The president is expected to propose a series of regulatory changes but avoid the type of legislative fight over climate policy that marred his first term. Without new legislation, his options are limited—there will be no overarching policy such as a carbon tax or a cap-and-trade program limiting emissions. And there will be no significant increases in spending on development and demonstration of new technologies.

Promoting international agreements will be key—the United States accounts for only 20 percent of worldwide carbon emissions, a number that’s shrinking as emissions in grown in places such as China and India. Yet the country’s international leverage will be limited without action from Congress on long-term emissions reductions. Meanwhile, measures such as decreasing carbon dioxide emissions at federal agencies and establishing more stringent appliance efficiency standards address only a fraction of the economy. Perhaps his most powerful strategy will be to reduce carbon dioxide emissions from power plants through the U.S. Environmental Protection Agency, but tough legal challenges will limit the scope of such regulations.

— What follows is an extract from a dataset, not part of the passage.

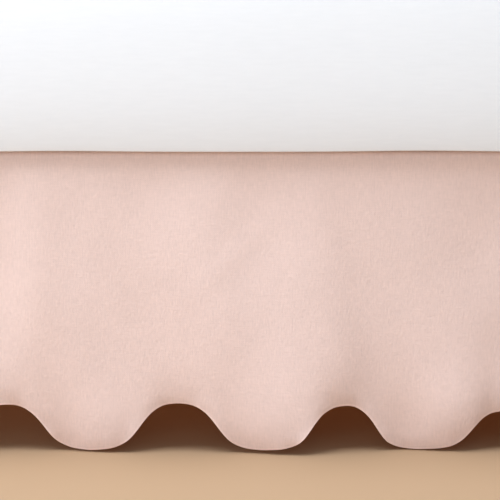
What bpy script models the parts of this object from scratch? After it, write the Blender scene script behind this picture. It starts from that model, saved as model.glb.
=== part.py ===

Whatever Obama comes up with, the results are likely to fall far short of the 80 percent reductions in carbon dioxide emissions that many researchers say are necessary to avoid catastrophic climate change. Taken together, the actions Obama can take might reduce emissions by only 20 percent says David Victor, co-director of the Laboratory on International Law and Regulation at the University of California at San Diego, who notes that the EPA’s ability to restrict carbon dioxide emissions under the Clean Air Act will be limited by considerations such as cost and by precedents that will make it much more difficult to regulate existing power plants than new ones. “It will be very difficult to establish a rule that is meaningful but that will also survive legal challenges,” he says. “We’re approaching the limit of what the United States government can do without new legislation.”

What’s ultimately needed is legislation that can provide more funding to demonstrate new technologies and establish across-the-board emissions limits that extend beyond power plants. Victor says regulations will probably favor technologies that offer incremental improvements over existing ones, not technologies that make a major break with the status quo. For one thing, new technologies need to be proved before they can be adopted. One important approach to keeping down the cost of emissions reductions, for example, is carbon capture and storage. But this has yet to be demonstrated in power plants at a large scale.

Efforts at improving efficiency also deserve scrutiny, says Michael Greenstone, a professor of environmental economics at MIT. While large reductions in energy consumption are possible in theory, much of that potential may not be realized in practice because people often don’t take advantage of such measures, he says, and it’s not clear why that is. Greenstone says the president should build in a system of evaluation to determine which efficiency measures actually make a difference.

Greenstone also says that regulations have the potential to make coal and natural-gas power plants more expensive, which would allow renewables to compete on a “more level playing field” by taking into account the climate-change-related costs associated with greenhouse-gas emissions. The cost of complying with such regulations will depend on how much flexibility is built into them; the more options utilities have for complying, the lower the cost. A broad regulation that stipulates maximum average emissions from all of a utility’s power plants—including, say, both coal and solar plants—would keep cost increases down, he says, but that approach is likely to face legal challenges. He also says that the impact of regulations on new plants will be minimal because the ones planned by utilities don’t rely on coal, but on natural gas, which is cleaner than coal. The biggest impact would come from regulating existing power plants.

Greenstone says a key question will be the extent to which any proposals will be useful in getting other countries to sign on to emissions reduction plans. For example, if the president can make a case that the U.S. can meet a goal of reducing its emissions 17 percent by 2020—something it’s committed to in negotiations, although the Senate didn’t ratify the agreement—that might produce some leverage in future negotiations.

Victor says that one of the key things the Obama administration’s measures might do is create more of a push for comprehensive climate legislation. “We’re going to see increasingly fragmented policy that differs by sectors of the economy and by state,” he says; part of what the government is trying to do is establish that “if we do not have nationwide legislation, the alternative fragmented regulatory approaches are going to be really expensive.” He adds, “This is a big part of the story. What you’re trying to do is make the alternative to legislation look more and more unattractive.”